» **Exercise**
Gather up every line that includes the string "between".

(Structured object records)
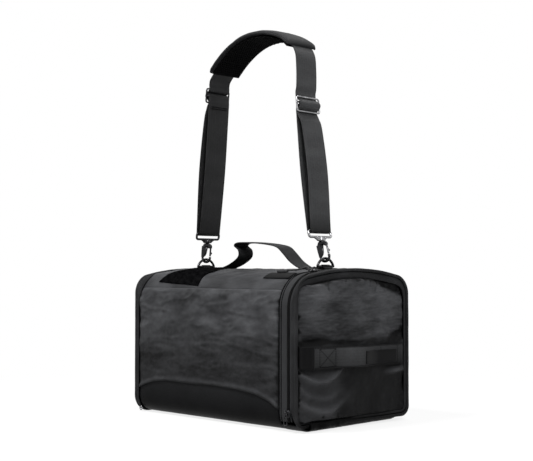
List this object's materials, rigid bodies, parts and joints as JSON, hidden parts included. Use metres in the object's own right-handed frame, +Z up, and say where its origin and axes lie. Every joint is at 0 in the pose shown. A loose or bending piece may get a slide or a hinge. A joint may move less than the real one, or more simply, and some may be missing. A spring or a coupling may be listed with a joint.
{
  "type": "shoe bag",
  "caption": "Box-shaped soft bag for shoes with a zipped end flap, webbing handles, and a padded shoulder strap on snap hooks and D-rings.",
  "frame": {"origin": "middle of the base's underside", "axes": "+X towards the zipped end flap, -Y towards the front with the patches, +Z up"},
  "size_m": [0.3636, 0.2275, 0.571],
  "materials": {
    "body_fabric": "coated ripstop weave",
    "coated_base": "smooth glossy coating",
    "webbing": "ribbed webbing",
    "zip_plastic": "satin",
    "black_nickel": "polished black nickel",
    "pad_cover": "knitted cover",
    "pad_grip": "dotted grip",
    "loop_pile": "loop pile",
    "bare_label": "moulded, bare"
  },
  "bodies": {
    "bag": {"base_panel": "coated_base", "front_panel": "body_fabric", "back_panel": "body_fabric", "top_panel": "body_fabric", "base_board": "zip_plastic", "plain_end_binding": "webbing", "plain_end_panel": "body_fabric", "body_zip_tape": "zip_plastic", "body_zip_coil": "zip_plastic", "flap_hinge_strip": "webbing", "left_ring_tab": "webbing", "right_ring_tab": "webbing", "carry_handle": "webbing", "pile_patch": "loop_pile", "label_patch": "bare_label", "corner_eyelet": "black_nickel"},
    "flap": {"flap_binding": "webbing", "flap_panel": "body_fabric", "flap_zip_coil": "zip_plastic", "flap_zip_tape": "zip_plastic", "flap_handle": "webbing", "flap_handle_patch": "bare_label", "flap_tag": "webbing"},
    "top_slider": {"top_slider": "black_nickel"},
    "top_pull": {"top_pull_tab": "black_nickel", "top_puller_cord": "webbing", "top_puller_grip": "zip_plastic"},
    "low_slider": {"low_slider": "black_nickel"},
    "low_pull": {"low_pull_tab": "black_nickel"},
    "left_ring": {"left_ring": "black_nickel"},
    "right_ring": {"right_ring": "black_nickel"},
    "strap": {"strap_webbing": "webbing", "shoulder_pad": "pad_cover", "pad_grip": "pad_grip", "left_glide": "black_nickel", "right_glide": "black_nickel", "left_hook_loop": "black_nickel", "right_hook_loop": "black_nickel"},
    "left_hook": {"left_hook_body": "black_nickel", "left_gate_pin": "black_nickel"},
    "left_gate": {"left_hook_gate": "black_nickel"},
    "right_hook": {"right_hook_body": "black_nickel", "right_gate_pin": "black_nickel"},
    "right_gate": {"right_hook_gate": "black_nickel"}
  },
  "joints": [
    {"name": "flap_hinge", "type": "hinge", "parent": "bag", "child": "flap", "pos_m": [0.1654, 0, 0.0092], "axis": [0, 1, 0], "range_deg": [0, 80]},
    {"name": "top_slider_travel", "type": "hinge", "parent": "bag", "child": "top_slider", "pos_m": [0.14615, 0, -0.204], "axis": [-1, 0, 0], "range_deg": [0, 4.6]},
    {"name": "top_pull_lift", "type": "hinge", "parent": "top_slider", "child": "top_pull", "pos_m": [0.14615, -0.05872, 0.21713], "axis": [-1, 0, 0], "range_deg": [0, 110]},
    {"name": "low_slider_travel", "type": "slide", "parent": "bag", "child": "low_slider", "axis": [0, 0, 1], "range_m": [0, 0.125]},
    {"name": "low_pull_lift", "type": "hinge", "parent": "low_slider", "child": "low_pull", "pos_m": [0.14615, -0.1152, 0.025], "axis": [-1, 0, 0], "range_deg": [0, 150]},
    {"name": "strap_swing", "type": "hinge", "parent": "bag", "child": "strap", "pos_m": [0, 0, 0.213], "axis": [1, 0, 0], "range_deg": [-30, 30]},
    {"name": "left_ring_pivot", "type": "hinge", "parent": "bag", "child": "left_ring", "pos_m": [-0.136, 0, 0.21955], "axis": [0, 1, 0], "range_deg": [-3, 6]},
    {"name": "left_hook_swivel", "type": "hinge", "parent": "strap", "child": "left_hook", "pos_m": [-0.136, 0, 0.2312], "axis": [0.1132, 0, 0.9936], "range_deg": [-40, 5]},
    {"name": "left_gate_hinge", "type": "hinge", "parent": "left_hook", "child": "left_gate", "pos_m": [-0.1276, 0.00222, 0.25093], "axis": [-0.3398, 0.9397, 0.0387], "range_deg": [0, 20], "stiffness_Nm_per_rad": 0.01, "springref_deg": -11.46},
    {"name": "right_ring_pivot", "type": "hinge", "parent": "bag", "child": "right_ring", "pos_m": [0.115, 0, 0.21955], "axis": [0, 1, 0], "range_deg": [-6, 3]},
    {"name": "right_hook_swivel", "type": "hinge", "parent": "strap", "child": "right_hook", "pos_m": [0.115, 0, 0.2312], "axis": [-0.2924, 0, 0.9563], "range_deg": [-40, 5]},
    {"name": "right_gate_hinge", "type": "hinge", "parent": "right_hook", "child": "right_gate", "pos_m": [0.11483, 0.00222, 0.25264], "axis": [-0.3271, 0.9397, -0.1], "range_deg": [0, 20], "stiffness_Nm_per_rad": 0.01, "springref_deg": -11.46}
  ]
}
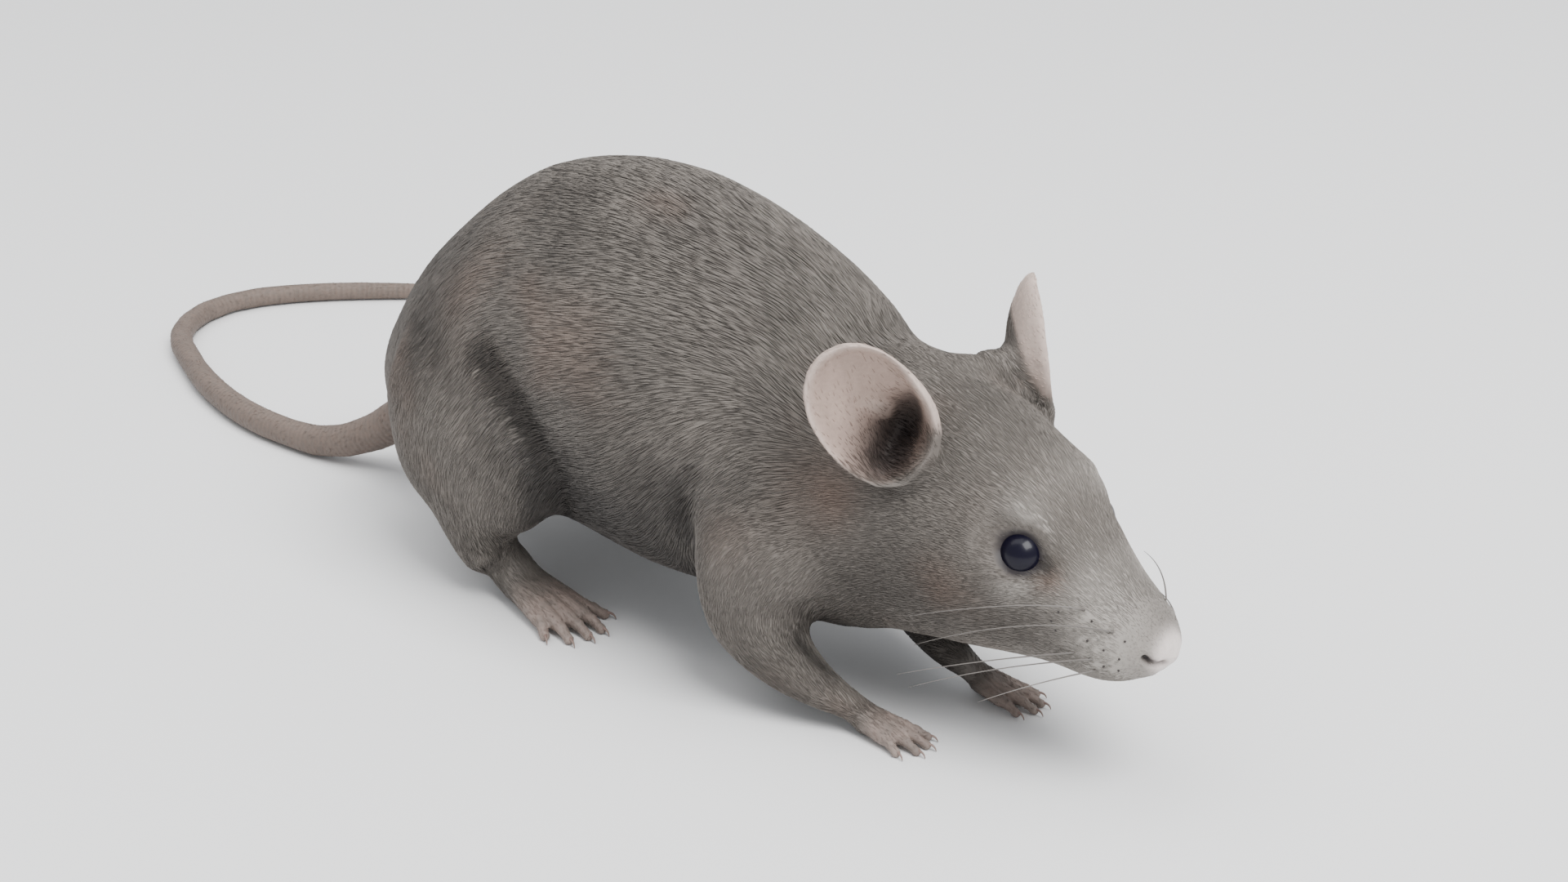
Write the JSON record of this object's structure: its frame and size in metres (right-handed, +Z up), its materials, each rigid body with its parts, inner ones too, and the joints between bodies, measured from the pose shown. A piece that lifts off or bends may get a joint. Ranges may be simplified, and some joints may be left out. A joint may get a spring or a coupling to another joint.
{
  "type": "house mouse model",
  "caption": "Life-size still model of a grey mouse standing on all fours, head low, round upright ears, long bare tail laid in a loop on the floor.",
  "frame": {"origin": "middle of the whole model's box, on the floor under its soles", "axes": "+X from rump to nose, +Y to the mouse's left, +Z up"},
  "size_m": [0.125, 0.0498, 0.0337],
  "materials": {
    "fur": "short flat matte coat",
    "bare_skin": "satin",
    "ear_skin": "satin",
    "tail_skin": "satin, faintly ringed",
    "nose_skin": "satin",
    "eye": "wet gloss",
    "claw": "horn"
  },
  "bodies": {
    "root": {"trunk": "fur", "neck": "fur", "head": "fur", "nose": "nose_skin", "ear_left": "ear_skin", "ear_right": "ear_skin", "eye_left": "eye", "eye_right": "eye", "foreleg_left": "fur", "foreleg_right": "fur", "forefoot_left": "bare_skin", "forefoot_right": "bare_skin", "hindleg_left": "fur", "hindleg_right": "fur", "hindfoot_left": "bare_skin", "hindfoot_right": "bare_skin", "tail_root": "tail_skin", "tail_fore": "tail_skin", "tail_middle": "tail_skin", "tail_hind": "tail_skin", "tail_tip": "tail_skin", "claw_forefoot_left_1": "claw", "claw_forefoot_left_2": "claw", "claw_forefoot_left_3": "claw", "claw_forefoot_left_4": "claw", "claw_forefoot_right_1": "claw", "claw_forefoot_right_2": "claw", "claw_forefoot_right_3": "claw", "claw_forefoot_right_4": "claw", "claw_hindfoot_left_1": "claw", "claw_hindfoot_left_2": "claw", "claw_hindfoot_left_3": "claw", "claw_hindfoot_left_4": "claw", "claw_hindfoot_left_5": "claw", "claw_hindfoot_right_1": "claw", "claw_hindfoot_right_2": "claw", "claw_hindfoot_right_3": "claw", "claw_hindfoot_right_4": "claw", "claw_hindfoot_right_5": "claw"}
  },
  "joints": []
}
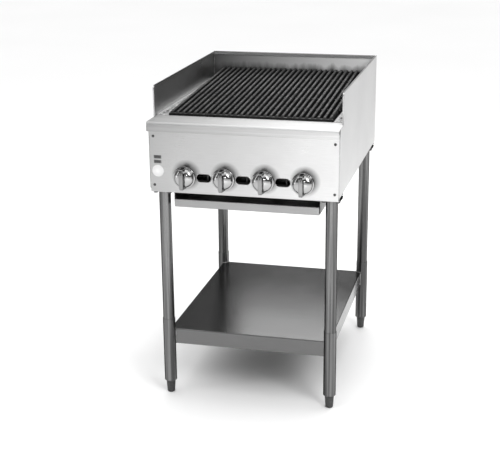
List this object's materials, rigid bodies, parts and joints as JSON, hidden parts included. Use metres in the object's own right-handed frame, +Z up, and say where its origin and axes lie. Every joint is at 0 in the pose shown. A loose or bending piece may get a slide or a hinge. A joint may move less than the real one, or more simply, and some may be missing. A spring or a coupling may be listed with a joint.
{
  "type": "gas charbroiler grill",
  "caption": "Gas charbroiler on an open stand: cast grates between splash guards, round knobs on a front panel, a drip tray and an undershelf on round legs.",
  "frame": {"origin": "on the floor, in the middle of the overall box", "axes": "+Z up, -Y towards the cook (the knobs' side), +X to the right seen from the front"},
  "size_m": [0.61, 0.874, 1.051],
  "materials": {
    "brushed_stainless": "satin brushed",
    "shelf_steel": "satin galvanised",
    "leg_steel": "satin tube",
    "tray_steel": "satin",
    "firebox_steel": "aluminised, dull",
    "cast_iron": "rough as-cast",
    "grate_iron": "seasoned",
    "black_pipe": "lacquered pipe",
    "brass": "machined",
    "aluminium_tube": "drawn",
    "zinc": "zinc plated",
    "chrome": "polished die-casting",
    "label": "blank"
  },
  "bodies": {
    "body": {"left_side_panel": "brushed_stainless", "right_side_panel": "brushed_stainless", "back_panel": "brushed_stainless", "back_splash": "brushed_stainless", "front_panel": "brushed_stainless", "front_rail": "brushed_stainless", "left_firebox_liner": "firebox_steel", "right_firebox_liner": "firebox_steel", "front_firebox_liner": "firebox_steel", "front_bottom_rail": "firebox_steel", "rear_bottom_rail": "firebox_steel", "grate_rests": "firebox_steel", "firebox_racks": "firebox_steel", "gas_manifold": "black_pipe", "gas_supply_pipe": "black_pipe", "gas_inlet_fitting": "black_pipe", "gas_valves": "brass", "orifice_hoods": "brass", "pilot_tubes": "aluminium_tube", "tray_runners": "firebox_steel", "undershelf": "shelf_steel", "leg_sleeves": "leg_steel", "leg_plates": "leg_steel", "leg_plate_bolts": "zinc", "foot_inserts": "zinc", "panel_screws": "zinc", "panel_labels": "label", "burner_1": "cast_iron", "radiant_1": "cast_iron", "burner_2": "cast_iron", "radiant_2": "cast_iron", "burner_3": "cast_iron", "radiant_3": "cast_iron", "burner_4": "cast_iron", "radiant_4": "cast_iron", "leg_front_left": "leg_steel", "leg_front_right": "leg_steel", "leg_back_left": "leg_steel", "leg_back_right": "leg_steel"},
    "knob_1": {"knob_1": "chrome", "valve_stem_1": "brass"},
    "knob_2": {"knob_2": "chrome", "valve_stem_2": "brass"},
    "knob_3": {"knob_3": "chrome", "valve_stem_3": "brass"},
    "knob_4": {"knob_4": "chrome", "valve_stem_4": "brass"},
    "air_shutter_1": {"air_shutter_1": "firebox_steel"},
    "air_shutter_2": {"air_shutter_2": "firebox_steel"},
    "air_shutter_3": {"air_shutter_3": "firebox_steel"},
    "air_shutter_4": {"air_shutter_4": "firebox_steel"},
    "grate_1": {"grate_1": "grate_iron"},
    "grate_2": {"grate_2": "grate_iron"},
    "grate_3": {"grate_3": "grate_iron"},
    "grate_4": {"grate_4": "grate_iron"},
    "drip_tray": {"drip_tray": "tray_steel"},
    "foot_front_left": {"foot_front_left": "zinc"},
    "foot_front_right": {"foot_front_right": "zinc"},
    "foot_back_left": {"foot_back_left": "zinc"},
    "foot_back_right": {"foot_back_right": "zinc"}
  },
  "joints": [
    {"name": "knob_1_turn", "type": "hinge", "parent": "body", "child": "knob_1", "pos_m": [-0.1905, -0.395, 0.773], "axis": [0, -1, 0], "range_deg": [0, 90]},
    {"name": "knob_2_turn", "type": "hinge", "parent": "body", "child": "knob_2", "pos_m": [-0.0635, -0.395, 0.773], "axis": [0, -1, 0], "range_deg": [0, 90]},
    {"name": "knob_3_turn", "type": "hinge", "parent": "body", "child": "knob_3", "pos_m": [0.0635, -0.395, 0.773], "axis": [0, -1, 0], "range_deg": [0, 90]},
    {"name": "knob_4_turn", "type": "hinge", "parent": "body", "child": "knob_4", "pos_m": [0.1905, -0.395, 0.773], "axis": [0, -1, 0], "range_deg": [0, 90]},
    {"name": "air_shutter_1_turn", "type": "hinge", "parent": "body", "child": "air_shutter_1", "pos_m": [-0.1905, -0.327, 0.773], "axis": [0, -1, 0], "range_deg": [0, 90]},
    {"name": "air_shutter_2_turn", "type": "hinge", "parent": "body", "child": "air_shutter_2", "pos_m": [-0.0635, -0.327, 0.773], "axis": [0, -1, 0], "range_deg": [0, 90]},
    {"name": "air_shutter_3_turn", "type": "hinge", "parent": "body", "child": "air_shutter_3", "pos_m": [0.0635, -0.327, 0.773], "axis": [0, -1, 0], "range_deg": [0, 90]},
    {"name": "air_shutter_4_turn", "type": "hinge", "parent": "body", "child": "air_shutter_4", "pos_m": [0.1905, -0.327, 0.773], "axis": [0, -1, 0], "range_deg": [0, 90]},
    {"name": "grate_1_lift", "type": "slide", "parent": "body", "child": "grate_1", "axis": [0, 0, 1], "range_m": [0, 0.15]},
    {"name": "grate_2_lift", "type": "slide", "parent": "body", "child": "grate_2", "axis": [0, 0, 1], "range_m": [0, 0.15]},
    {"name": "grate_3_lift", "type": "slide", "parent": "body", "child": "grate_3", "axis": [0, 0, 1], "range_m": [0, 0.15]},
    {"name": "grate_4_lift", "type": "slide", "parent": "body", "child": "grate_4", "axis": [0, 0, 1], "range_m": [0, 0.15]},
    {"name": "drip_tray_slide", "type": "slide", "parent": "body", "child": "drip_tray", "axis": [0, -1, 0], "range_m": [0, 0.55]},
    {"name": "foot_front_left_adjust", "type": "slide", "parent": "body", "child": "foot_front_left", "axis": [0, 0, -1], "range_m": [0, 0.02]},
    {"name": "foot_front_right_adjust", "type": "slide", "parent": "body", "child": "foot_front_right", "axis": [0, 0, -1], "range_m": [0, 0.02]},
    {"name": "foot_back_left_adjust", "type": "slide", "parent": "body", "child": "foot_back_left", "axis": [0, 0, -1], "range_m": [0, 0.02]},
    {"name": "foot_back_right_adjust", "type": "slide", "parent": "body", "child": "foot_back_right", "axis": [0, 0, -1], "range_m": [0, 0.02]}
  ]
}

» **Completed exercise**
Write the JSON record of this object's structure: its frame and size in metres (right-handed, +Z up), its materials, each rigid body with its parts, inner ones too, and the joints between bodies, measured from the pose shown. A piece that lifts off or bends may get a joint. Ranges may be simplified, and some joints may be left out. A joint may get a spring or a coupling to another joint.
  "caption": "Gas charbroiler on an open stand: cast grates between splash guards, round knobs on a front panel, a drip tray and an undershelf on round legs.",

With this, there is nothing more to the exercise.